Missiles or bombs were landing in the street outside. It was three long hours before men came to lead their family and others to safety. Then began longest night of Rama's life. Desperate to get out of Syria, the family managed to get a one-hour car ride in the direction of the border. They had to walk the rest of the way.

For three hours, the mother and children stumbled along a stony track in the dark. They fell, over and over again. Twelve-year-old Sahel kept vomiting. By the time they reached the border, the family was exhausted.

Haunted by nightmares

They crossed into Jordan and were transferred to the Za'atari refugee camp where they stayed for a day and-a-half before Rana's brother came to fetch them. He took them to live with his family in Ma'an, a desert town in southeast Jordan. He had been working there since before the beginning of the civil war in Syria. His wife and children had already fled the fighting to join him.

Now Rama, who has just arrived, is trying hard to calm her children. It's not easy. She is particularly worried about 12-year-old Sahel, the one who was so sick on the road out of Syria. He has a heart problem, and is shaken by loud noises. You can imagine what life in Syria has been like for him recently.

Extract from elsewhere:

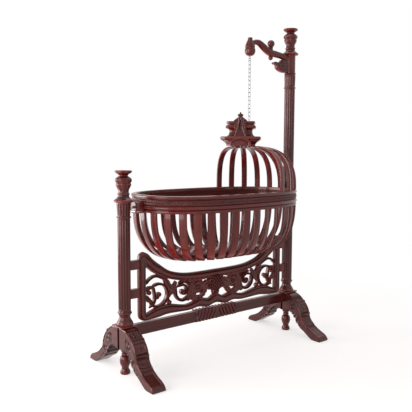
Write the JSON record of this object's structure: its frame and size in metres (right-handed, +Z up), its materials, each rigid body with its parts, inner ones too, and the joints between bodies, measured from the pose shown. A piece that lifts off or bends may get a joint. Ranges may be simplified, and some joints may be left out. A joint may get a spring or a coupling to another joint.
{
  "type": "swinging cradle on stand",
  "caption": "Oval slatted cradle basket with a ribbed hood, swinging on pins between the posts of a carved stand, with an arm and a chain above it for a net.",
  "frame": {"origin": "on the floor, midway between the two posts, in the middle of the stand's width", "axes": "+X towards the tall post at the head end, -Y towards the front, +Z up"},
  "size_m": [1.253, 0.606, 1.83],
  "materials": {
    "lacquered_wood": "dark red-brown wood under a high gloss lacquer",
    "carved_wood": "carved dark red-brown wood under a gloss lacquer",
    "pivot_steel": "turned and brushed",
    "bush_brass": "turned, slightly dulled",
    "chain_steel": "polished wire"
  },
  "bodies": {
    "stand": {"leg_foot_front": "lacquered_wood", "leg_foot_back": "lacquered_wood", "leg_head_front": "lacquered_wood", "leg_head_back": "lacquered_wood", "hubs": "lacquered_wood", "turned_feet": "carved_wood", "short_post": "lacquered_wood", "tall_post": "lacquered_wood", "finial_short_post": "lacquered_wood", "finial_tall_post": "lacquered_wood", "stretcher": "lacquered_wood", "panel_top_rail": "lacquered_wood", "panel_bottom_rail": "lacquered_wood", "panel_stile_foot_end": "lacquered_wood", "panel_stile_head_end": "lacquered_wood", "scrollwork_foot_half": "carved_wood", "scrollwork_head_half": "carved_wood", "panel_rosette": "carved_wood", "panel_blocks": "lacquered_wood", "pivot_bushes": "bush_brass", "canopy_arm": "carved_wood", "arm_drop": "lacquered_wood", "screw_eye": "chain_steel"},
    "cradle": {"rim_band": "lacquered_wood", "rim_rope": "carved_wood", "bottom_board": "lacquered_wood", "slats_at_ends": "lacquered_wood", "slats_01": "lacquered_wood", "slats_02": "lacquered_wood", "slats_03": "lacquered_wood", "slats_04": "lacquered_wood", "slats_05": "lacquered_wood", "slats_06": "lacquered_wood", "slats_07": "lacquered_wood", "slats_08": "lacquered_wood", "slats_09": "lacquered_wood", "slats_10": "lacquered_wood", "slats_11": "lacquered_wood", "slats_12": "lacquered_wood", "slats_13": "lacquered_wood", "slats_14": "lacquered_wood", "slats_15": "lacquered_wood", "slats_16": "lacquered_wood", "hood_rib_middle": "lacquered_wood", "hood_ribs_1": "lacquered_wood", "hood_ribs_2": "lacquered_wood", "hood_ribs_3": "lacquered_wood", "hood_ribs_4": "lacquered_wood", "hood_ribs_5": "lacquered_wood", "hood_cap": "carved_wood", "crown": "carved_wood", "palmette": "carved_wood", "pivot_block_foot_end": "lacquered_wood", "pivot_block_head_end": "lacquered_wood", "pivot_pins": "pivot_steel", "pivot_plates": "pivot_steel"},
    "chain_ring": {"chain_ring": "chain_steel"},
    "chain_upper": {"chain_upper": "chain_steel"},
    "chain_lower": {"chain_lower": "chain_steel", "chain_end_link": "chain_steel"}
  },
  "joints": [
    {"name": "cradle_swing", "type": "hinge", "parent": "stand", "child": "cradle", "pos_m": [0, 0, 0.83], "axis": [1, 0, 0], "range_deg": [-15, 15]},
    {"name": "ring_swing", "type": "hinge", "parent": "stand", "child": "chain_ring", "pos_m": [0.248, 0, 1.6226], "axis": [1, 0, 0], "range_deg": [-12, 12]},
    {"name": "chain_swing", "type": "hinge", "parent": "chain_ring", "child": "chain_upper", "pos_m": [0.248, 0, 1.6097], "axis": [0, 1, 0], "range_deg": [-12, 12]},
    {"name": "chain_bend", "type": "hinge", "parent": "chain_upper", "child": "chain_lower", "pos_m": [0.248, 0, 1.4808], "axis": [1, 0, 0], "range_deg": [-10, 10]}
  ]
}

Thousands of Syrian families have fled to this town, Ma'an, in the neighboring country of Jordan. Others have gone to Lebanon.

Eight-year-old Thaer has recurrent nightmares, images no child should have to deal with. He describes a particular dream where men in police uniforms trying to kidnap his baby brother. Big brother Sahel manages to saves the baby. But as Thaer himself runs to escape, he's hit in the back by a bullet. Rama comforts her shaking child, telling him "It's only a dream."

Too close to reality

But the boys' dreams are too close to reality for Rama to banish entirely. They wake often in the night, sometimes three or four times.

When one boy cries, the others follow. They are frightened that the bombs will fall in the Jordanian town where they're staying. They are scared because their father is not with them. When they think of him,

they cry again.

They ask for their father constantly, says Rama. She tries to reassure her boys their dad will come tomorrow, but it seems unlikely.

Childhoods interrupted

It is too soon for the two oldest brothers to enroll in school in Jordan. The family is still just getting its bearings. When the boys do go to school, they will have a lot of catching up to do. Back in Syria, they had not attended for two years because of the fear that one of them would be kidnapped. Sahel heard this happened to another boy.

For these refugee families, the escape into exile trades danger for uncertainty. Everything that makes life stable for a child -- home, possessions, routines, community -- is left behind. In this case, a parent is missing too.

Rama's oldest boy, Sahel, already had a heart condition before the trauma of having his home hit from above by a missile.

The boys hold their mother tight. They all seem to be in shock, barely getting through each day. It seems they're relying almost solely on their mother's strength. It is all that they have.